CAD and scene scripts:

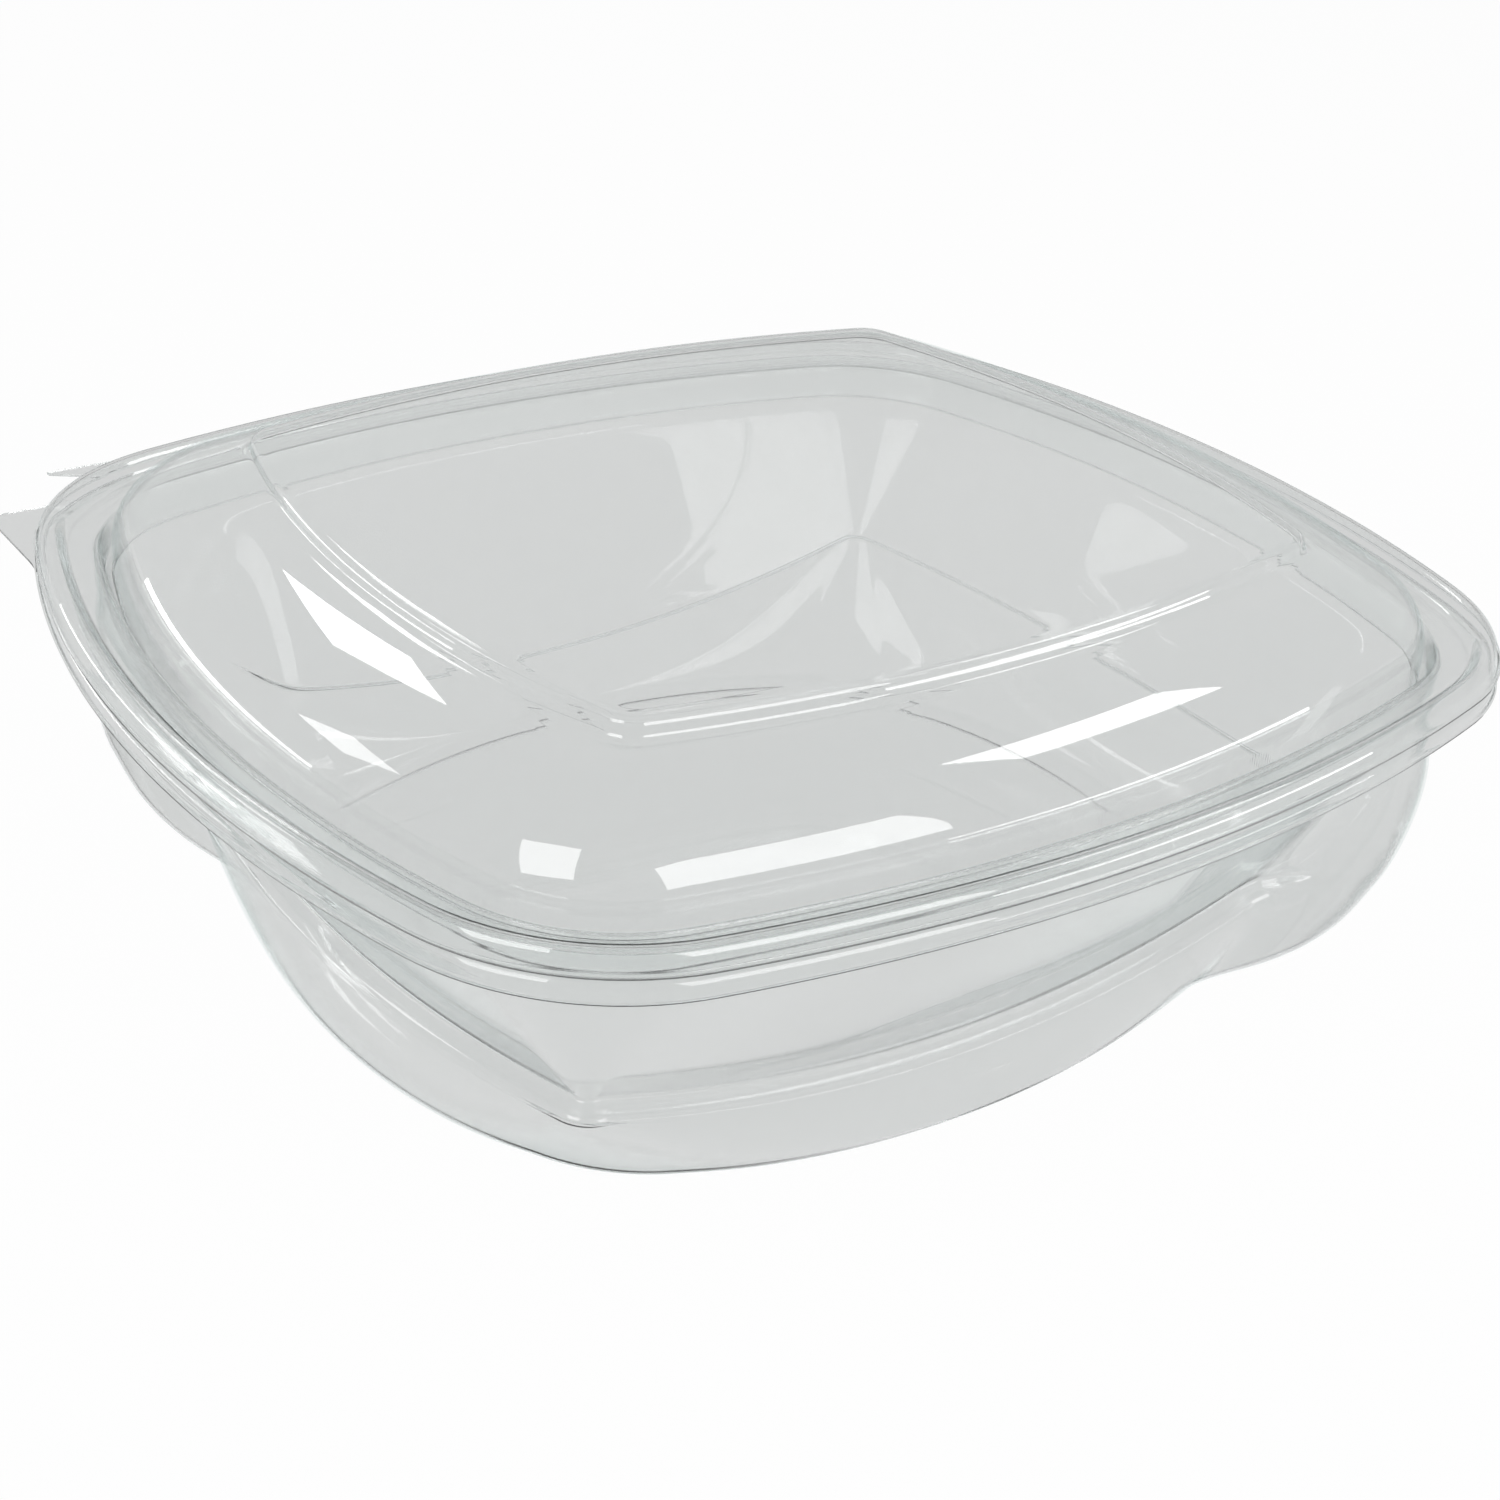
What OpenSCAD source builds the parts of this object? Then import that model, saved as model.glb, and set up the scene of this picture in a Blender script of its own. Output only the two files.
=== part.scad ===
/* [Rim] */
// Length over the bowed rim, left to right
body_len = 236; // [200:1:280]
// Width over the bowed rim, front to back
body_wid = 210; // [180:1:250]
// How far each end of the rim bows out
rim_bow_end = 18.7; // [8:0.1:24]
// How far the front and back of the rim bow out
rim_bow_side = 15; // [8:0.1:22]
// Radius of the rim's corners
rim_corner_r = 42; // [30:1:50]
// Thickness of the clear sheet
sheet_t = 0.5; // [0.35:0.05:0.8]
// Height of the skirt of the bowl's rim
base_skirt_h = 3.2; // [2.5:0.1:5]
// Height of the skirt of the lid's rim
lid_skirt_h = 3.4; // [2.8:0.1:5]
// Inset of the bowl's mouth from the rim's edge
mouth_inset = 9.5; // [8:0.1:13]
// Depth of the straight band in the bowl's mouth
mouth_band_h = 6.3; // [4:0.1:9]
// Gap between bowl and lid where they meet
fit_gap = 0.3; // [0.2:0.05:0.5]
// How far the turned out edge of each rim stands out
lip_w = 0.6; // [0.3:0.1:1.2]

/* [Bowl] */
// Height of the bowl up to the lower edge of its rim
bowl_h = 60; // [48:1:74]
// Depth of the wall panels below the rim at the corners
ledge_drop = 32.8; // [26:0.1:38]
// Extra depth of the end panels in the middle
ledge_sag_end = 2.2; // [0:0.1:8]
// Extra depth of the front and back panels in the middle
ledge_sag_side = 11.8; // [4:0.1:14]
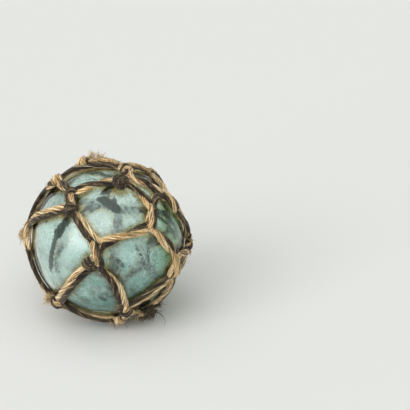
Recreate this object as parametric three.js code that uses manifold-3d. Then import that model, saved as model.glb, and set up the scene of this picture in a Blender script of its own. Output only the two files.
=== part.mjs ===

Written request:
Return each line of the records above exactly as it reads.

Result:
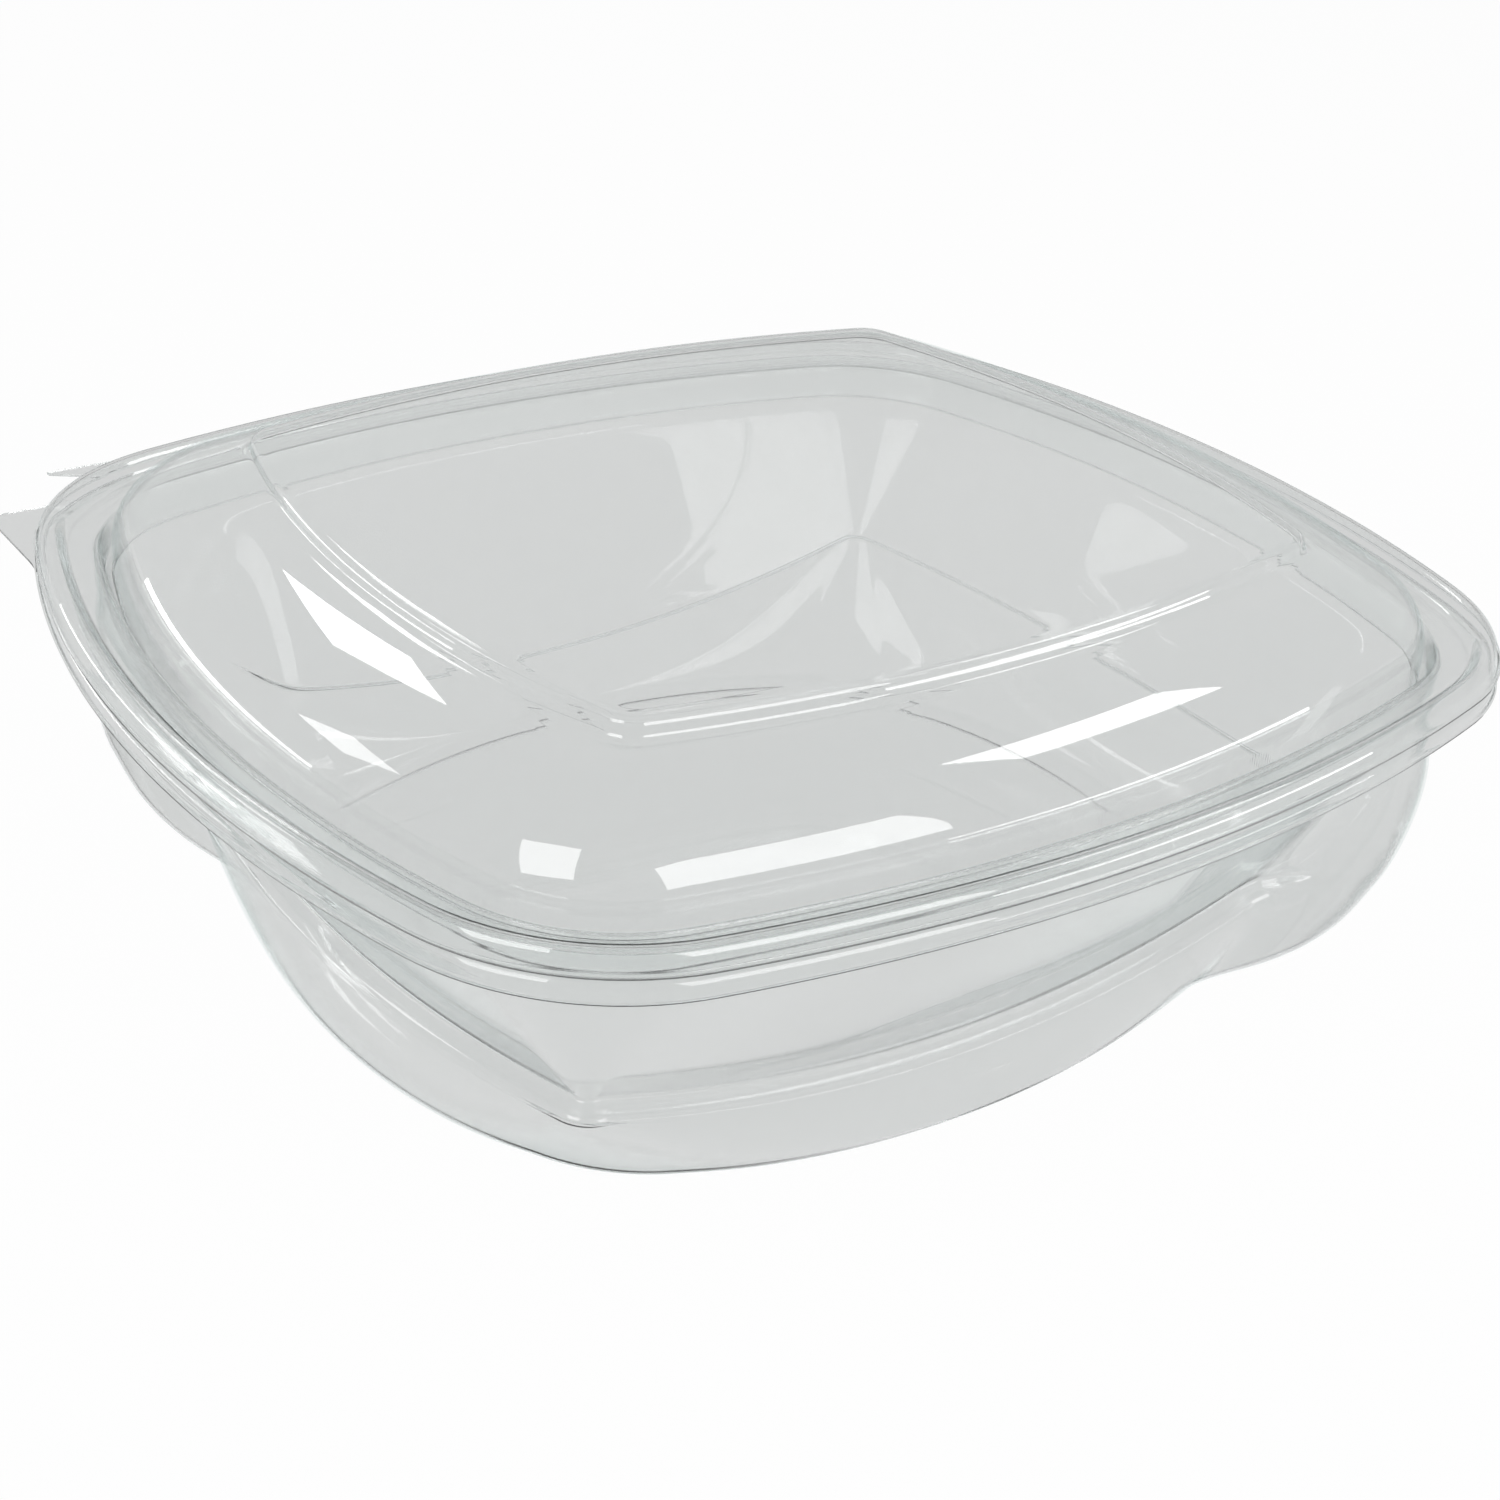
What OpenSCAD source builds the parts of this object? Then import that model, saved as model.glb, and set up the scene of this picture in a Blender script of its own. Output only the two files.
=== part.scad ===
/* [Rim] */
// Length over the bowed rim, left to right
body_len = 236; // [200:1:280]
// Width over the bowed rim, front to back
body_wid = 210; // [180:1:250]
// How far each end of the rim bows out
rim_bow_end = 18.7; // [8:0.1:24]
// How far the front and back of the rim bow out
rim_bow_side = 15; // [8:0.1:22]
// Radius of the rim's corners
rim_corner_r = 42; // [30:1:50]
// Thickness of the clear sheet
sheet_t = 0.5; // [0.35:0.05:0.8]
// Height of the skirt of the bowl's rim
base_skirt_h = 3.2; // [2.5:0.1:5]
// Height of the skirt of the lid's rim
lid_skirt_h = 3.4; // [2.8:0.1:5]
// Inset of the bowl's mouth from the rim's edge
mouth_inset = 9.5; // [8:0.1:13]
// Depth of the straight band in the bowl's mouth
mouth_band_h = 6.3; // [4:0.1:9]
// Gap between bowl and lid where they meet
fit_gap = 0.3; // [0.2:0.05:0.5]
// How far the turned out edge of each rim stands out
lip_w = 0.6; // [0.3:0.1:1.2]

/* [Bowl] */
// Height of the bowl up to the lower edge of its rim
bowl_h = 60; // [48:1:74]
// Depth of the wall panels below the rim at the corners
ledge_drop = 32.8; // [26:0.1:38]
// Extra depth of the end panels in the middle
ledge_sag_end = 2.2; // [0:0.1:8]
// Extra depth of the front and back panels in the middle
ledge_sag_side = 11.8; // [4:0.1:14]
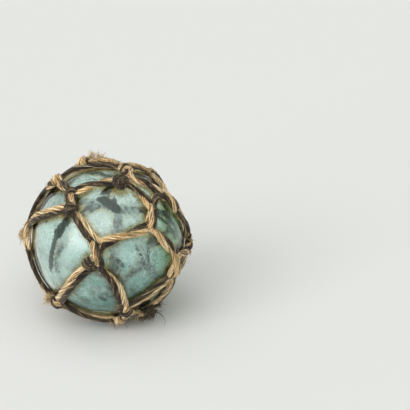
Recreate this object as parametric three.js code that uses manifold-3d. Then import that model, saved as model.glb, and set up the scene of this picture in a Blender script of its own. Output only the two files.
=== part.mjs ===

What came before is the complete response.